- PROMPT -
Please output the lines shown below exactly as they appear.

- PROVIDED DATA -
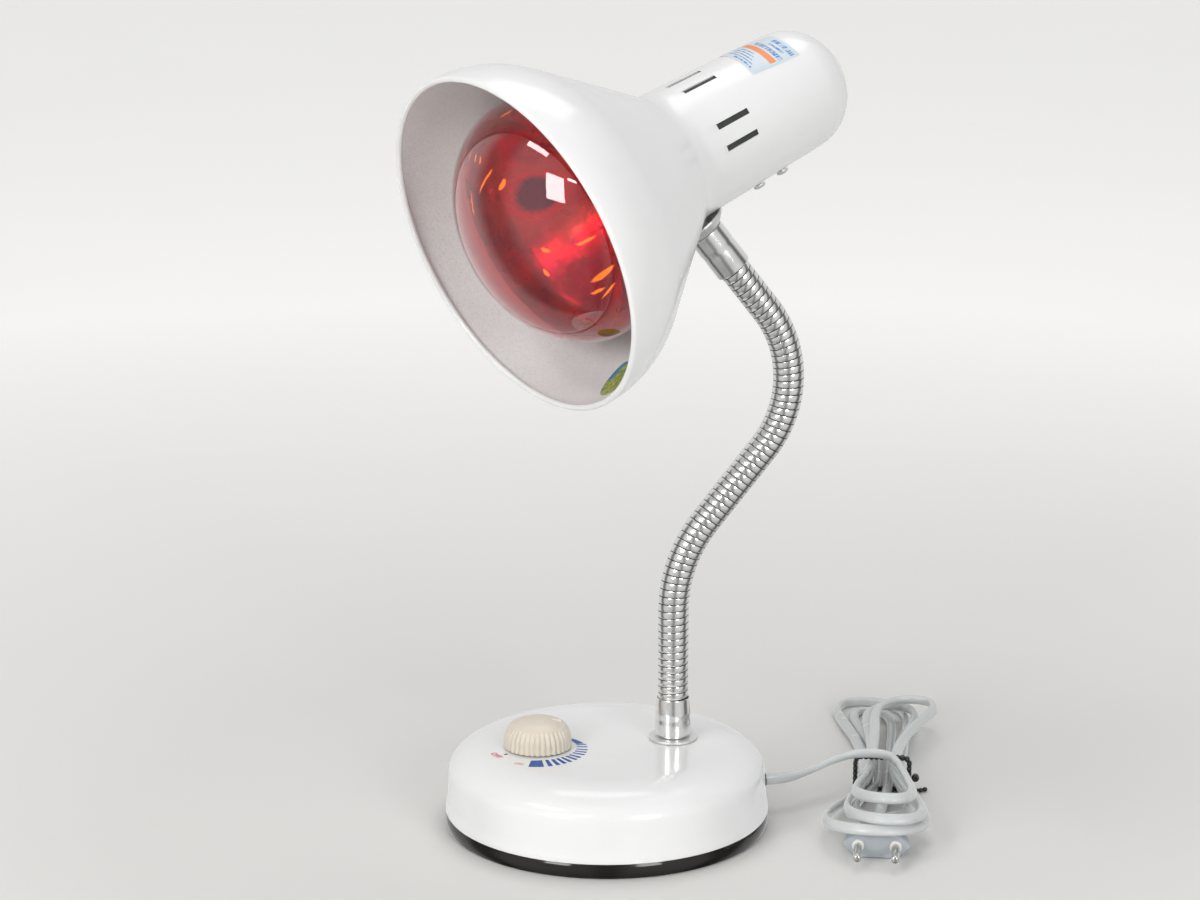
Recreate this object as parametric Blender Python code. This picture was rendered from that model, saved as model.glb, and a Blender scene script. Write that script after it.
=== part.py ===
"""An infrared heat therapy lamp: a weighted base with a dimmer knob, a bendable neck and a steel shade.

Metres, +Z up. The origin is the middle of the base's underside, with +X running from the knob to the neck.
"""

import math

import bmesh
import bpy
import numpy as np
from mathutils import Matrix, Vector

# Shared clearances and mesh fineness
GAP = 0.0003
OVERRUN = 0.002
WELD = 0.000001
SHARP_ANGLE = math.radians(35.0)
SIDES_LARGE = 42
SIDES_SHADE = 36
SIDES_BULB = 32
SIDES_MEDIUM = 20
SIDES_SMALL = 16
SIDES_TINY = 12

# Base: rubber pad, pan and moulded shell
BASE_RADIUS = 0.082
PAD_INSET = 0.006
PAD_THICKNESS = 0.002
PAN_LIFT = 0.0005
PAN_FLOOR = 0.0025
PAN_SKIRT_TOP = 0.0075
PAN_LIP_HEIGHT = 0.0018
PAN_LIP_WALL = 0.002
SHELL_WALL = 0.0022
SHELL_FOOT_HEIGHT = 0.0017
SHELL_WAIST_HEIGHT = 0.014
SHELL_WAIST_INSET = 0.001
SHELL_SHOULDER_HEIGHT = 0.028
SHELL_SHOULDER_INSET = 0.0018
SHELL_TOP_HEIGHT = 0.0418
SHELL_SHOULDER_SPAN = 0.0262
SHOULDER_STEPS = 4

# Iron weight and the screws that close the base
BALLAST_INSET = 0.022
BALLAST_HEIGHT = 0.008
BOSS_INSET = 0.032
BOSS_ANGLES = (90.0, 210.0, 330.0)
BOSS_RADIUS = 0.006
BOSS_PEG_RADIUS = 0.0042
SCREW_RADIUS = 0.0013
SCREW_HEAD_RADIUS = 0.003
SCREW_HEAD_HEIGHT = 0.0012
PAN_SCREW_LENGTH = 0.014
PILOT_DEPTH_SPARE = 0.002

# Dimmer: potentiometer, its nut and shaft, and the knob
KNOB_INSET = 0.0465
KNOB_LIFT = 0.0009
KNOB_RADIUS = 0.0172
KNOB_HEIGHT = 0.0144
KNOB_FLUTES = 36
KNOB_FLUTE_DEPTH = 0.00045
KNOB_REST_TURN = math.radians(-10.0)
# Radius share and height share of each ring of the knob, and the share of the flutes' depth there
KNOB_RING_SHARES = (
    (1.0, 0.0, 1.0),
    (0.977, 0.39, 1.0),
    (0.924, 0.555, 0.9),
    (0.872, 0.68, 0.7),
    (0.75, 0.805, 0.0),
    (0.52, 0.925, 0.0),
    (0.26, 0.985, 0.0),
)
KNOB_WALL = 0.0025
KNOB_CAVITY_HEIGHT = 0.0075
KNOB_HUB_RADIUS = 0.0052
KNOB_BORE_DEPTH = 0.0078
POINTER_LENGTH = 0.005
POINTER_WIDTH = 0.0013
POINTER_HEIGHT = 0.0016
POINTER_DISTANCE = 0.0095
POINTER_RISE = 0.0004
POT_RADIUS = 0.0085
POT_HEIGHT = 0.0103
BUSHING_RADIUS = 0.004
SHAFT_RADIUS = 0.003
SHAFT_SEAT = 0.002
POT_NUT_WIDTH = 0.010
POT_NUT_HEIGHT = 0.002
BUSHING_SPARE = 0.0005

# Dimmer board, hung from two bosses under the shell's top
BOARD_LENGTH = 0.046
BOARD_WIDTH = 0.038
BOARD_THICKNESS = 0.0016
BOARD_HEIGHT = 0.0185
BOARD_PEG_X = 0.019
BOARD_PEG_Y = 0.015
BOARD_BOSS_RADIUS = 0.0035
BOARD_PEG_RADIUS = 0.0015
BOARD_STAKE_RADIUS = 0.0028
BOARD_STAKE_HEIGHT = 0.0012
CHOKE_RADIUS = 0.006
CHOKE_WIRE_RADIUS = 0.003
CHOKE_X = -0.0075
CHOKE_Y = 0.0075
CAPACITOR_SIZE = (0.014, 0.0075, 0.011)
CAPACITOR_X = -0.009
CAPACITOR_Y = -0.011
TRIAC_SIZE = (0.0045, 0.010)
TRIAC_HEADROOM = 0.0052
TRIAC_X = 0.0065
TRIAC_Y = 0.004
SINK_SIZE = (0.011, 0.018)
SINK_HEADROOM = 0.0032
SINK_WALL = 0.0015

# Terminal block and cord clamp
BLOCK_SIZE = (0.014, 0.026, 0.010)
BLOCK_REACH = 0.0168
CLAMP_SIZE = (0.007, 0.022, 0.017)
CLAMP_INSET = 0.014

# Mains cord where it leaves the base, and its thin rubber grommet
CORD_RADIUS = 0.0025
CORD_EXIT_HEIGHT = 0.016
GROMMET_RADIUS = 0.0042
GROMMET_BODY_RADIUS = 0.0036
GROMMET_INNER_RADIUS = 0.0052
GROMMET_FLANGE = 0.001
GROMMET_SLACK = 0.0009
CORD_SIDES_RESOLUTION = 2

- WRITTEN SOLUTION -
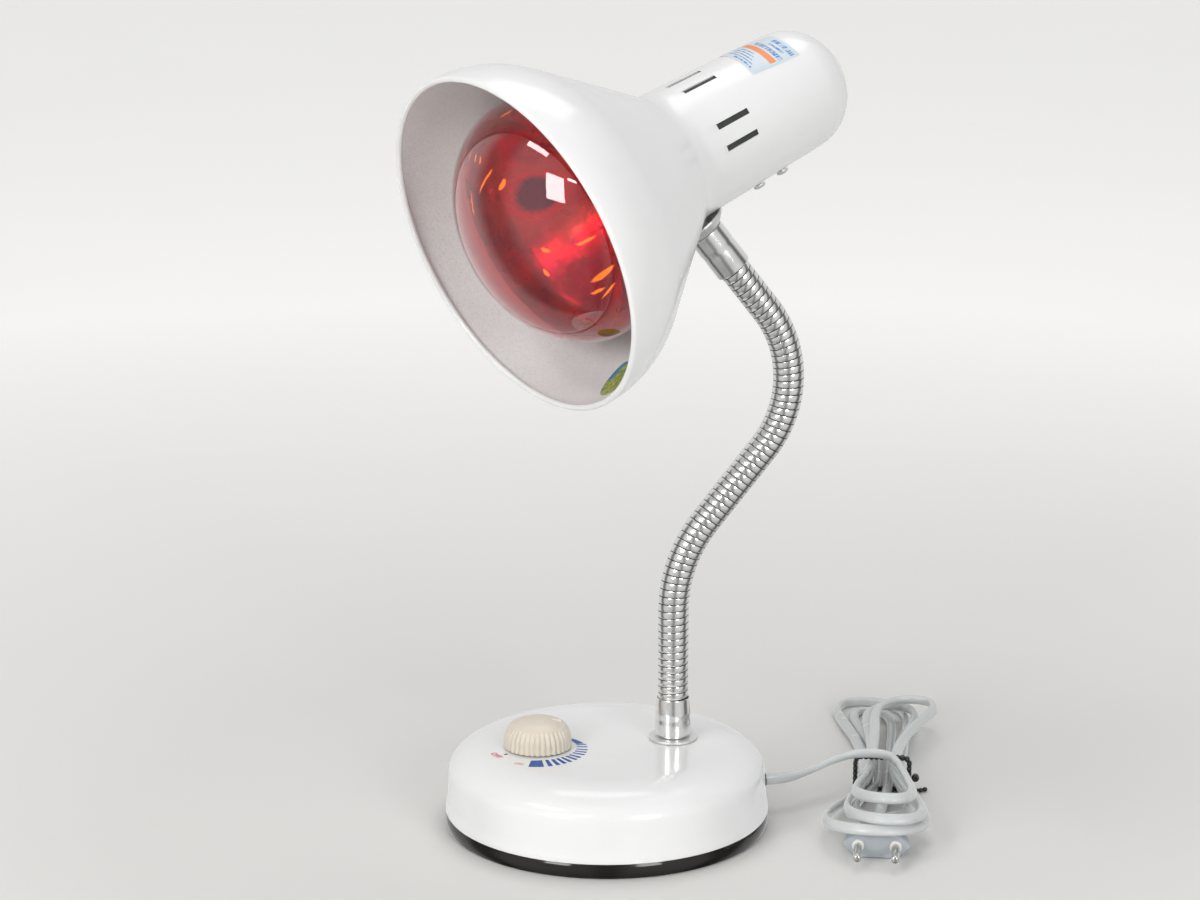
Recreate this object as parametric Blender Python code. This picture was rendered from that model, saved as model.glb, and a Blender scene script. Write that script after it.
=== part.py ===
"""An infrared heat therapy lamp: a weighted base with a dimmer knob, a bendable neck and a steel shade.

Metres, +Z up. The origin is the middle of the base's underside, with +X running from the knob to the neck.
"""

import math

import bmesh
import bpy
import numpy as np
from mathutils import Matrix, Vector

# Shared clearances and mesh fineness
GAP = 0.0003
OVERRUN = 0.002
WELD = 0.000001
SHARP_ANGLE = math.radians(35.0)
SIDES_LARGE = 42
SIDES_SHADE = 36
SIDES_BULB = 32
SIDES_MEDIUM = 20
SIDES_SMALL = 16
SIDES_TINY = 12

# Base: rubber pad, pan and moulded shell
BASE_RADIUS = 0.082
PAD_INSET = 0.006
PAD_THICKNESS = 0.002
PAN_LIFT = 0.0005
PAN_FLOOR = 0.0025
PAN_SKIRT_TOP = 0.0075
PAN_LIP_HEIGHT = 0.0018
PAN_LIP_WALL = 0.002
SHELL_WALL = 0.0022
SHELL_FOOT_HEIGHT = 0.0017
SHELL_WAIST_HEIGHT = 0.014
SHELL_WAIST_INSET = 0.001
SHELL_SHOULDER_HEIGHT = 0.028
SHELL_SHOULDER_INSET = 0.0018
SHELL_TOP_HEIGHT = 0.0418
SHELL_SHOULDER_SPAN = 0.0262
SHOULDER_STEPS = 4

# Iron weight and the screws that close the base
BALLAST_INSET = 0.022
BALLAST_HEIGHT = 0.008
BOSS_INSET = 0.032
BOSS_ANGLES = (90.0, 210.0, 330.0)
BOSS_RADIUS = 0.006
BOSS_PEG_RADIUS = 0.0042
SCREW_RADIUS = 0.0013
SCREW_HEAD_RADIUS = 0.003
SCREW_HEAD_HEIGHT = 0.0012
PAN_SCREW_LENGTH = 0.014
PILOT_DEPTH_SPARE = 0.002

# Dimmer: potentiometer, its nut and shaft, and the knob
KNOB_INSET = 0.0465
KNOB_LIFT = 0.0009
KNOB_RADIUS = 0.0172
KNOB_HEIGHT = 0.0144
KNOB_FLUTES = 36
KNOB_FLUTE_DEPTH = 0.00045
KNOB_REST_TURN = math.radians(-10.0)
# Radius share and height share of each ring of the knob, and the share of the flutes' depth there
KNOB_RING_SHARES = (
    (1.0, 0.0, 1.0),
    (0.977, 0.39, 1.0),
    (0.924, 0.555, 0.9),
    (0.872, 0.68, 0.7),
    (0.75, 0.805, 0.0),
    (0.52, 0.925, 0.0),
    (0.26, 0.985, 0.0),
)
KNOB_WALL = 0.0025
KNOB_CAVITY_HEIGHT = 0.0075
KNOB_HUB_RADIUS = 0.0052
KNOB_BORE_DEPTH = 0.0078
POINTER_LENGTH = 0.005
POINTER_WIDTH = 0.0013
POINTER_HEIGHT = 0.0016
POINTER_DISTANCE = 0.0095
POINTER_RISE = 0.0004
POT_RADIUS = 0.0085
POT_HEIGHT = 0.0103
BUSHING_RADIUS = 0.004
SHAFT_RADIUS = 0.003
SHAFT_SEAT = 0.002
POT_NUT_WIDTH = 0.010
POT_NUT_HEIGHT = 0.002
BUSHING_SPARE = 0.0005

# Dimmer board, hung from two bosses under the shell's top
BOARD_LENGTH = 0.046
BOARD_WIDTH = 0.038
BOARD_THICKNESS = 0.0016
BOARD_HEIGHT = 0.0185
BOARD_PEG_X = 0.019
BOARD_PEG_Y = 0.015
BOARD_BOSS_RADIUS = 0.0035
BOARD_PEG_RADIUS = 0.0015
BOARD_STAKE_RADIUS = 0.0028
BOARD_STAKE_HEIGHT = 0.0012
CHOKE_RADIUS = 0.006
CHOKE_WIRE_RADIUS = 0.003
CHOKE_X = -0.0075
CHOKE_Y = 0.0075
CAPACITOR_SIZE = (0.014, 0.0075, 0.011)
CAPACITOR_X = -0.009
CAPACITOR_Y = -0.011
TRIAC_SIZE = (0.0045, 0.010)
TRIAC_HEADROOM = 0.0052
TRIAC_X = 0.0065
TRIAC_Y = 0.004
SINK_SIZE = (0.011, 0.018)
SINK_HEADROOM = 0.0032
SINK_WALL = 0.0015

# Terminal block and cord clamp
BLOCK_SIZE = (0.014, 0.026, 0.010)
BLOCK_REACH = 0.0168
CLAMP_SIZE = (0.007, 0.022, 0.017)
CLAMP_INSET = 0.014

# Mains cord where it leaves the base, and its thin rubber grommet
CORD_RADIUS = 0.0025
CORD_EXIT_HEIGHT = 0.016
GROMMET_RADIUS = 0.0042
GROMMET_BODY_RADIUS = 0.0036
GROMMET_INNER_RADIUS = 0.0052
GROMMET_FLANGE = 0.001
GROMMET_SLACK = 0.0009
CORD_SIDES_RESOLUTION = 2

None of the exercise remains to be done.